Chad, however, is neither the first or only participant to be depicted in this manner, nor will he be the last. This season, it looks like Corinne Olympios is shaping up to be Nick Viall’s season’s villain. Twenty four year old Corinne seems to act younger than her age, admitting to having a nanny, Raquel, who does “everything for her,” including making her the best cheese pasta. She also takes frequent naps during rose ceremonies when she already has the rose. Oh, and let’s not forget the time that Corinne gets mad at contestant Brittany for having a sexier outfit for a photo-shoot group date. Because of this, Corinne decides to take her top off to “one up” Brittany, at least in Corinne’s mind.
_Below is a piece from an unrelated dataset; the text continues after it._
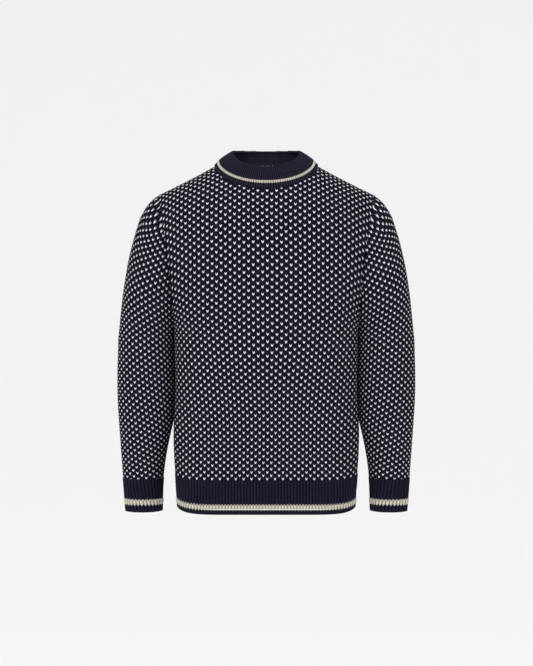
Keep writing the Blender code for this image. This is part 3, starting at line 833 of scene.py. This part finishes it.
def make_stage():
    """A pale floor that sweeps up into a wall behind, far enough not to catch a shadow."""
    start = STAGE_REACH - STAGE_BEND
    profile = [(-STAGE_REACH, STAGE_FLOOR), (start, STAGE_FLOOR)]
    for k in range(1, 13):
        turn = k / 12 * math.pi / 2
        rise = STAGE_BEND * (1 - math.cos(turn))
        profile.append((start + STAGE_BEND * math.sin(turn), STAGE_FLOOR + rise))
    profile.append((STAGE_REACH, STAGE_REACH))
    points = [(x, y, z) for y, z in profile for x in (-STAGE_HALF_WIDTH, STAGE_HALF_WIDTH)]
    faces = [(2 * k, 2 * k + 1, 2 * k + 3, 2 * k + 2) for k in range(len(profile) - 1)]
    mesh = bpy.data.meshes.new("studio_sweep")
    mesh.from_pydata(points, [], faces)
    mesh.shade_smooth()
    pale = bpy.data.materials.new("pale_paper")
    pale.use_nodes = True
    shader = pale.node_tree.nodes["Principled BSDF"]
    shader.inputs["Base Color"].default_value = (0.84, 0.84, 0.84, 1)
    shader.inputs["Roughness"].default_value = 0.95
    mesh.materials.append(pale)
    sweep = bpy.data.objects.new("studio_sweep", mesh)
    bpy.context.scene.collection.objects.link(sweep)


def look_angles(direction):
    x, y, z = direction / np.linalg.norm(direction)
    return (math.acos(-z), 0.0, math.atan2(-x, y))


def sun(name, direction, strength, spread):
    data = bpy.data.lights.new(name, "SUN")
    data.energy = strength
    data.angle = math.radians(spread)
    lamp = bpy.data.objects.new(name, data)
    lamp.rotation_euler = look_angles(np.array(direction))
    bpy.context.scene.collection.objects.link(lamp)


def make_light_and_camera():
    world = bpy.data.worlds.new("studio")
    world.use_nodes = True
    world.node_tree.nodes["Background"].inputs["Color"].default_value = (1, 1, 1, 1)
    world.node_tree.nodes["Background"].inputs["Strength"].default_value = 0.55
    bpy.context.scene.world = world
    sun("key", (0.35, 0.80, -0.55), 1.35, 35)
    sun("fill", (-0.70, 0.70, -0.15), 0.45, 60)
    scene = bpy.context.scene
    scene.view_settings.view_transform = "Standard"
    data = bpy.data.cameras.new("camera")
    data.sensor_fit = "HORIZONTAL"
    data.sensor_width = 36
    data.lens = data.sensor_width * CAMERA_DISTANCE / SEEN_WIDTH
    camera = bpy.data.objects.new("camera", data)
    camera.location = (0.0004, -CAMERA_DISTANCE, CAMERA_HEIGHT)
    camera.rotation_euler = (math.pi / 2, 0, 0)
    scene.collection.objects.link(camera)
    scene.camera = camera


make_light_and_camera()
make_torso()
make_sleeve("left", 1)
make_sleeve("right", -1)
make_neck()
make_stage()
make_label()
Corinne’s primary enemy seems to be Mental Health Counselor, Taylor, who Corinne interrupts during a cocktail party, and Taylor then “reinterrupts” Corrine who has had multiple chats with Bachelor Nick Vial by that point in the night, which Corinne sees as a direct attack on her…and Taylor keeps saying that Corinne has low emotional intelligence. Eventually Taylor, who makes it her mission to expose Corinne, is booted off on a two- on-one date with Corinne, and in a very Chad manner, comes back and confronts Nick about Corrine (because that worked SO well for the other women and he clearly listened to them…not). This shows that maybe Taylor has some villainous tendencies herself? Maybe…or maybe I just find Corinne so entertaining that Taylor trying to directly attack her makes me frame her as a villain. Who knows?
However, despite her season still airing, Corinne, like most Bachelor villains, has already gone on Ellen DeGeneres’s show to explain her behavior on the show. Corinne says that her behavior is “a real side of her but there are many other sides to her”. Bravo, Corinne! I can’t wait to see what she has to say about her behavior years down the line…or at least when the season is actually over. Here’s hoping to Corinne becoming a contestant on season four of Bachelor in Paradise…after-all paradise wouldn’t be the same without the return of a villain or Ashley Iaconetti crying her way through another season. And here’s to the Bachelor Villains; the show wouldn’t be the same without them, and probably wouldn’t be half as entertaining. Bachelor Villains make the show what it is, there wouldn’t be half as much drama or as high ratings without their antics. That being said, framing a contestant as the villain isn’t going to disappear from Reality TV any time soon. Although people claim they can’t stand these contestants, be honest, would you still watch The Bachelor if those contestants didn’t exist in the first place?